Vibrational spectroscopy of silicate liquids and glasses

The application of vibrational spectroscopy to the study of silicate liquids and glasses is described, and new Raman data for K₂Si₂O₅ and K₂Si₄O₉ compositions are presented. The timescale of the vibrational spectroscopic experiments relative to relaxation timescales in the melts is discussed. Silicate systems are usually described as "liquid" or "glassy" based on experimental measurements of viscosity or heat capacity. These have a much longer characteristic measurement timescale than the vibrational spectroscopic experiments. Because of the long structural relaxation times for silicate frameworks over the normal laboratory temperature range, silicate "glasses" and "liquids" always show the same, unrelaxed response to the vibrational spectroscopic experiment. This is one reason for the observed close similarity between "glass" and "melt" spectra. Vibrational spectroscopy can readily be used to investigate structural changes which occur within supercooled silicate liquids due to structural relaxation on the laboratory timescale, above the glass transition temperature, T_g.
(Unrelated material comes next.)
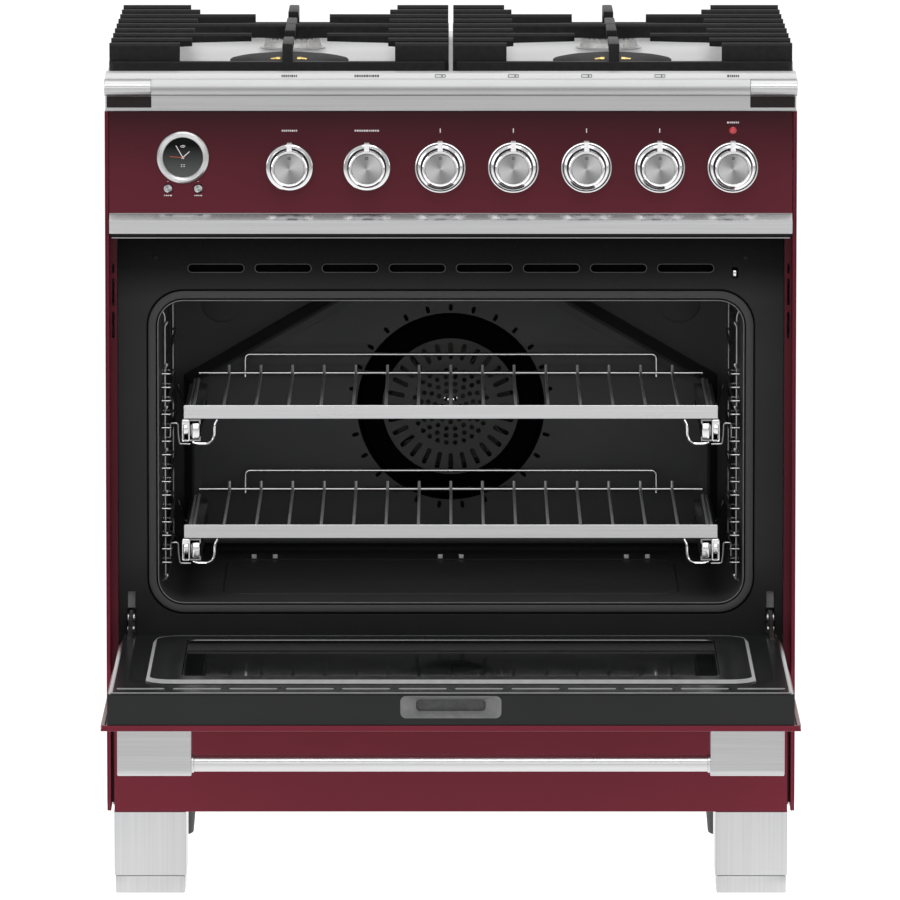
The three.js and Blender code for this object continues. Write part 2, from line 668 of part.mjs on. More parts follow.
/** Pan support over one side's burners: a frame on feet, comb fingers and arms in to each burner. */
function grate(side) {
  const { inner, outer, front, back, low, bar, top } = GRATE;
  const frame = cut(
    block(inner, outer, front, back, low, bar),
    block(inner + 10, outer - 10, front + 10, back - 10, low - 1, bar + 1),
  );
  const across = (x0, x1, row) => {
    const y0 = front + FINGER_INSET + FINGER_PITCH * row;
    return block(x0, x1, y0, y0 + FINGER_THICK, bar - 2, top);
  };
  const arm = (root, tip, row, under = ARM_UNDER) => {
    const bend = root + Math.sign(tip - root) * ARM_ROOT;
    const outline = polygon([
      [root, bar - 2],
      [(root + bend) / 2, bar - 2],
      [bend, under.root],
      [tip, under.tip],
      [tip, top],
      [root, top],
    ]);
    const y0 = front + FINGER_INSET + FINGER_PITCH * row;
    return prismY(outline, y0, y0 + FINGER_THICK);
  };
  const combs = range(FINGER_ROWS).flatMap((row) => {
    const [short, long] = row % (FINGER_ROWS - 1) ? [67, 90] : [59, 78];
    const ends = [inner + 0.5, outer - 0.5];
    if (row === MIDDLE_ROW) {
      return [
        arm(ends[0], BURNER_X + 1, row, BRIDGE_UNDER),
        arm(ends[1], BURNER_X - 1, row, BRIDGE_UNDER),
      ];
    }
    if (ARM_ROWS.includes(row)) {
      return [arm(ends[0], BURNER_X - ARM_CLEAR, row), arm(ends[1], BURNER_X + ARM_CLEAR, row)];
    }
    if (row % (FINGER_ROWS - 1) === 0) {
      return [across(ends[0], inner + short, row), across(outer - long, ends[1], row)];
    }
    return [arm(ends[0], inner + short, row), arm(ends[1], outer - long, row)];
  });
  const { half, deep } = SPINE;
  const spine = (y0, y1, z0) => block(BURNER_X - half, BURNER_X + half, y0, y1, z0, top - 0.5);
  const spines = [
    spine(front + 1, BURNER_FRONT_Y - ARM_CLEAR, top - deep),
    spine(BURNER_FRONT_Y + ARM_CLEAR, BURNER_REAR_Y - ARM_CLEAR, top - deep),
    spine(BURNER_REAR_Y + ARM_CLEAR, back - 1, top - deep),
    spine(front + 0.5, front + 8, bar - 2),
    spine(back - 8, back - 0.5, bar - 2),
  ];
  const feet = [front + 2, back - 8].flatMap((y) => [
    block(inner + 2, inner + 8, y, y + 6, HOB_Z + GAP, low + 1),
    block(outer - 8, outer - 2, y, y + 6, HOB_Z + GAP, low + 1),
  ]);
  const right = join(frame, combs, spines, feet);
  return side > 0 ? right : right.mirror([1, 0, 0]);
}

// ---------------------------------------------------------------- door
/** Outer skin of the door, lying open: a shallow tray with the opening of its outer window. */
function doorOuterPanel() {
  const { half, near, far } = OUTER_WINDOW;
  const top = DOOR_LOW + DOOR_SKIN;
  const skin = block(-DOOR_HALF, DOOR_HALF, DOOR_TIP, 4, DOOR_LOW, top);
  const edge = DOOR_HALF - DOOR_INNER_HALF + 2;
  const wide = DOOR_HALF - edge;
  const tray = block(-wide, wide, DOOR_TIP + edge, 4 - edge, DOOR_LOW + 2, top + PAST);
  return cut(skin, tray, block(-half, half, near, far, DOOR_LOW - PAST, top + PAST));
}

/** Inner door: a tray with a raised rim round the window and notches for the hinge arms. */
function doorInnerPanel() {
  const { half, near, far, width } = DOOR_RIM;
  const low = DOOR_LOW + DOOR_SKIN + GAP;
  const sheet = 2.5;
  const body = block(-DOOR_INNER_HALF, DOOR_INNER_HALF, DOOR_TIP + 2, 3, low, DOOR_HIGH - 2);
  const room = block(
    -DOOR_INNER_HALF + sheet,
    DOOR_INNER_HALF - sheet,
    DOOR_TIP + 2 + sheet,
    3 - sheet,
    low - 1,
    DOOR_HIGH - 2 - sheet,
  );
  const rim = cut(
    prismZ(roundedRect(-half, half, near, far, 24), DOOR_HIGH - 3, DOOR_HIGH),
    prismZ(
      roundedRect(-half + width, half - width, near + width, far - width, 8),
      DOOR_HIGH - 4,
      DOOR_HIGH + PAST,
    ),
  );
  const window = block(
    -DOOR_WINDOW.half,
    DOOR_WINDOW.half,
    DOOR_WINDOW.near,
    DOOR_WINDOW.far,
    DOOR_HIGH - 20,
    DOOR_HIGH + 1,
  );
  const notches = blockPair(HINGE_X - 4.5, HINGE_X + 4.5, -40, 4, low - 1, DOOR_HIGH + 1);
  return cut(join(cut(body, room), rim), window, notches);
}

/** Glass pane held inside the door behind one of its openings. */
function pane(half, near, far, low) {
  return block(-half, half, near, far, low, low + 4);
}

/** Handle: a bar between two wide end brackets, hanging from the door's outer face. */
function doorHandle() {
  const { outer, inner, y, drop, depth, bar } = HANDLE;
  const top = DOOR_LOW - GAP;
  const low = DOOR_LOW - drop;
  const section = new THREE.Shape();
  section.moveTo(y - depth / 2, top);
  section.lineTo(y - depth / 2, low + 6);
  section.absarc(y - depth / 2 + 6, low + 6, 6, Math.PI, 1.5 * Math.PI);
  section.absarc(y + depth / 2 - 6, low + 6, 6, 1.5 * Math.PI, 2 * Math.PI);
  section.lineTo(y + depth / 2, top);
  const brackets = [prismX(section, inner, outer), prismX(section, -outer, -inner)];
  return join(brackets, rodX(y, low + 4 + bar, bar, -inner - 1, inner + 1, 12));
}

/** Hinge arm from its notch in the door into the slot in the frame, drawn from the hinge line. */
function hingeArm(x) {
  const outline = polygon(
    [
      [-43, 11],
      [-43, 34],
      [22, 55],
      [44, 55],
      [44, 37],
      [34, 33],
      [-2, 24],
      [-26, 11],
    ].map(([y, z]) => [HINGE_Y + y, HINGE_Z + z]),
  );
  return prismX(outline, x - 3.75, x + 3.75);
}

// ---------------------------------------------------------------- drawer
/** Drawer front, a folded sheet open at the back. */
function drawerFront() {
  const outside = block(-DOOR_HALF, DOOR_HALF, 0, 20, BODY_Z, DRAWER_TOP);
  return cut(outside, block(-DOOR_HALF + 2.5, DOOR_HALF - 2.5, 2.5, 21, BODY_Z + 2.5, DRAWER_TOP - 2.5));
}

/** Drawer box, open at the top, its front wall standing against the drawer front. */
function drawerBox() {
  const { half, low, high, back, wall } = DRAWER_BOX;
  const outside = block(-half, half, 20.4, back, low, high);
  return cut(outside, block(-half + wall, half - wall, 20.4 + wall, back - wall, low + wall, high + 1));
}

// ---------------------------------------------------------------- legs
/** Stainless sleeve of a front leg, a box closed at the top. */
function legSleeve(side) {
  const { outer, inner, depth, low } = LEG;
  const outside = block(inner, outer, 0, depth, low, BODY_Z - 0.4);
  const left = cut(outside, block(inner + 2.5, outer - 2.5, 2.5, depth - 2.5, low - 1, BODY_Z - 3));
  return side > 0 ? left : left.mirror([1, 0, 0]);
}

/** Front foot: a block under the sleeve with its threaded stem. */
function frontFoot() {
  const half = (LEG.outer - LEG.inner) / 2;
  const foot = block(-half + 1.5, half - 1.5, -LEG.depth / 2 + 1.5, LEG.depth / 2 - 1.5, 0, LEG.low - GAP);
  return join(foot, rodZ(0, 0, 8, LEG.low - 2, 76, 8));
}

/** Rear leg: a tapered moulded leg with its stem through the base pan. */
function rearFoot() {
  const { top, bottom } = REAR_LEG;
  return turned(
    [
      [0, 0],
      [bottom, 0],
      [top, 30],
      [top, BODY_Z - 1],
      [8, BODY_Z - 1],
      [8, 109],
      [0, 109],
    ],
    16,
  );
}

// ---------------------------------------------------------------- assembly
const SIDES = { left: -1, right: 1 };

for (const [side, sign] of Object.entries(SIDES)) {
  add(`side_panel_${side}`, sidePanel(sign), RED);
  add(`side_rack_${side}`, sideRack(sign), CHROME);
  add(`leg_sleeve_${side}`, legSleeve(sign), STAINLESS);
  add(`grate_${side}`, grate(sign), CAST_IRON);
  add(`hinge_arm_${side}`, hingeArm(sign * HINGE_X), CHROME);
  const legX = (sign * (LEG.outer + LEG.inner)) / 2;
  add(`foot_front_${side}`, frontFoot(), STAINLESS, legX, LEG.depth / 2);
  add(`foot_rear_${side}`, rearFoot(), DARK_PLASTIC, sign * REAR_LEG.x, REAR_LEG.y);
  const x = sign * BURNER_X;
  add(`burner_front_${side}`, domeBase(), ALUMINIUM, x, BURNER_FRONT_Y, HOB_Z);
  add(`burner_cap_front_${side}`, domeCap(), CAST_IRON, x, BURNER_FRONT_Y, HOB_Z);
  add(`burner_rear_${side}`, crownBase(), ALUMINIUM, x, BURNER_REAR_Y, HOB_Z);
  add(`burner_cap_rear_${side}`, crownCap(), CAST_IRON, x, BURNER_REAR_Y, HOB_Z);
  for (const [level, bandTop] of Object.entries(RACK_HEIGHTS)) {
    add(`slide_${level}_${side}`, rackSlide(sign, bandTop), CHROME);
  }
}

add('rear_panel', rearPanel(), GALVANISED);
add('base_pan', basePan(), GALVANISED);
add('front_frame', frontFrame(), ENAMEL);
add('door_gasket', doorGasket(), SEAL);
add('oven_liner', ovenLiner(), ENAMEL);
add('fan_baffle', fanBaffle(), ENAMEL);
add('fan_rotor', fanRotor(), GALVANISED);
add('fan_motor', fanMotor(), GALVANISED);
add('convection_element', convectionElement(), STAINLESS);
add('grill_element', grillElement(), STAINLESS);
add('rack_upper', rack(RACK_HEIGHTS.upper), CHROME);
add('rack_lower', rack(RACK_HEIGHTS.lower), CHROME);

add('control_panel', controlPanel(), RED);
add('panel_rail', panelRail(), STAINLESS);
add('top_trim', topTrim(), STAINLESS);
add('clock_bezel', clockBezel(), CHROME, CLOCK.x, 0, CLOCK.z);
add('gas_manifold', gasManifold(), BRASS);
for (const [name, x] of Object.entries(BUTTONS)) {
  add(name, button(), SATIN, x, 0, BUTTON_Z);
}
for (const [name, x] of Object.entries(KNOB_PLACES)) {
  add(name, knob(name in OVEN_KNOBS ? OVEN_KNOB_SKIRT : BURNER_KNOB_SKIRT), CHROME, x, 0, KNOB_Z);
}

add('hob_top', hobTop(), STAINLESS);

add('door_outer_panel', doorOuterPanel(), RED);
add('door_inner_panel', doorInnerPanel(), ENAMEL);
add('door_inner_glass', pane(DOOR_WINDOW.half + 8, -346, -46, 282), GLASS);
add('door_outer_glass', pane(OUTER_WINDOW.half + 8, -338, -122, DOOR_LOW + 2 + GAP), GLASS);
add('door_handle', doorHandle(), SATIN);

add('drawer_front', drawerFront(), RED);
add('drawer_box', drawerBox(), GALVANISED);

// The origin is on the floor, under the middle of the appliance with its door open.
appliance.position.set(0, -(DOOR_TIP + DEPTH) / 2, 0);

export default appliance;
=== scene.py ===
"""The visible surfaces of a freestanding 30-inch range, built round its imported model.

Shapes are drawn in millimetres, with Y measured from the front of the control panel and Z from the
floor, and each piece is turned into metres in the model's frame as it is made.
"""

import math
import random
from collections import namedtuple

import bmesh
import bpy
from mathutils import Matrix, Vector


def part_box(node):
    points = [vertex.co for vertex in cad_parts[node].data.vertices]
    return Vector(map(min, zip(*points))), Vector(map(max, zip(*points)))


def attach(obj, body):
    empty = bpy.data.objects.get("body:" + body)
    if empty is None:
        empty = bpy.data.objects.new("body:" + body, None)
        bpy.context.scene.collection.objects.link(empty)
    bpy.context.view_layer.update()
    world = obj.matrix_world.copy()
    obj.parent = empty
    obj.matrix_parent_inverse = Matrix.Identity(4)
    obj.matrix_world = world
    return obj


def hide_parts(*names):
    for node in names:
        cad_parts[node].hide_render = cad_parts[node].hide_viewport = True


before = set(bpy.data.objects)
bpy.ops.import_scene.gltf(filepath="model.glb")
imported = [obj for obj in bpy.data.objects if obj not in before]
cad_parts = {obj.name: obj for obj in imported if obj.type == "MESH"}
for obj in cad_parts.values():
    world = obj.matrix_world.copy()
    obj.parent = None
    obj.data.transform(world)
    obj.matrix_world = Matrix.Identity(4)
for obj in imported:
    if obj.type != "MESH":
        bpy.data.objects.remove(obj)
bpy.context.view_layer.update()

MM = 0.001
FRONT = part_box("control_panel")[0].y  # the front of the control panel, in the model's frame
SHEET = 1.5  # gauge of pressed sheet
FACET = 18  # degrees between faces above which an edge stays crisp
SIDES = {"left": -1, "right": 1}
KNOB_Z = 805.6  # height of the knobs' centres, and of the gas feed behind them
FEED_X = 345  # the gas feed, to the right of the middle
HINGE_X = 353  # middle of each hinge arm's slot, from the middle of the appliance
HINGE_HALF = 4.8  # half the width of that slot in the frame
HINGE_TOP = 331  # top of that slot
MOUTH = (-322.5, 322.5, 318.6, 653.7)  # the oven's opening: left, right, bottom, top
MOUTH_CORNER = 27.5  # radius of its corners
CEILING = 664  # the oven's ceiling behind its mouth
FAN_Z = 490  # height of the fan's axle
HOB_WELL = 3  # depth of the hob's pressed wells
BUTTONS = ("button_cancel", "button_remote")
BURNER_KNOBS = tuple(f"knob_burner_{i}" for i in (1, 2, 3, 4))
KNOBS = ("knob_function", "knob_temperature", *BURNER_KNOBS, "knob_warmer")
BURNERS = [(row, side) for row in ("front", "rear") for side in SIDES]

Span = namedtuple("Span", "x0 x1 y0 y1 z0 z1")


def span(node):
    """A CAD node's box in millimetres."""
    low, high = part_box(node)
    return Span(
        low.x / MM, high.x / MM,
        (low.y - FRONT) / MM, (high.y - FRONT) / MM,
        low.z / MM, high.z / MM,
    )


def middle(node):
    """The centre of a CAD node's box in millimetres."""
    s = span(node)
    return (s.x0 + s.x1) / 2, (s.y0 + s.y1) / 2, (s.z0 + s.z1) / 2


def spaced(pitch, count):
    """Places an even pitch apart, centred on the middle of the appliance."""
    return [pitch * (i - (count - 1) / 2) for i in range(count)]


# ---------------------------------------------------------------- outlines
def rounded(u0, u1, v0, v1, radius, steps=6):
    """A rectangle with round corners, as a list of points."""
    radius = max(0.05, min(radius, (u1 - u0) / 2, (v1 - v0) / 2))
    centres = (
        (u1 - radius, v1 - radius), (u0 + radius, v1 - radius),
        (u0 + radius, v0 + radius), (u1 - radius, v0 + radius),
    )
    points = []
    for quarter, (u, v) in enumerate(centres):
        for i in range(steps + 1):
            turn = math.pi / 2 * (quarter + i / steps)
            points.append((u + radius * math.cos(turn), v + radius * math.sin(turn)))
    return points


def circle(u, v, radius, steps=32):
    turns = [2 * math.pi * i / steps for i in range(steps)]
    return [(u + radius * math.cos(t), v + radius * math.sin(t)) for t in turns]


def arc(u, v, radius, start, end, steps=8):
    """Points on an arc, its angles in degrees."""
    turns = [math.radians(start + (end - start) * i / steps) for i in range(steps + 1)]
    return [(u + radius * math.cos(t), v + radius * math.sin(t)) for t in turns]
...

The vibrational spectroscopies are complementary to other spectroscopic methods, including nuclear magnetic resonance, for this type of study. Our new Raman spectroscopic results on K-disilicate and -tetrasilicate glasses and liquids show effects due to structural relaxation above T_g. The spectra for K₂Si₂O₅ show evidence for an increase in the concentration of Q² silicate species with increasing temperature. We have determined the enthalpy change for the 2Q³ Q² + Q⁴ speciation reaction in K₂Si₂O₅ to be ∼ 20 kJ mol^-1, of the same order of magnitude as those obtained for liquids near Na₂Si₂O₅ composition by previous workers. For K₂Si₄O₉ glass, the Raman data show evidence for a different type of structural relaxation. The intensity of a peak near 590 cm^-1 increases with increasing temperature above T_g, which is interpreted as an increase in the proportion of three-membered siloxane rings in the liquid. The enthalpy change for formation of these three-membered rings is also 20 kJ mol^-1, consistent with the results of a previous study on SiO₂ glass.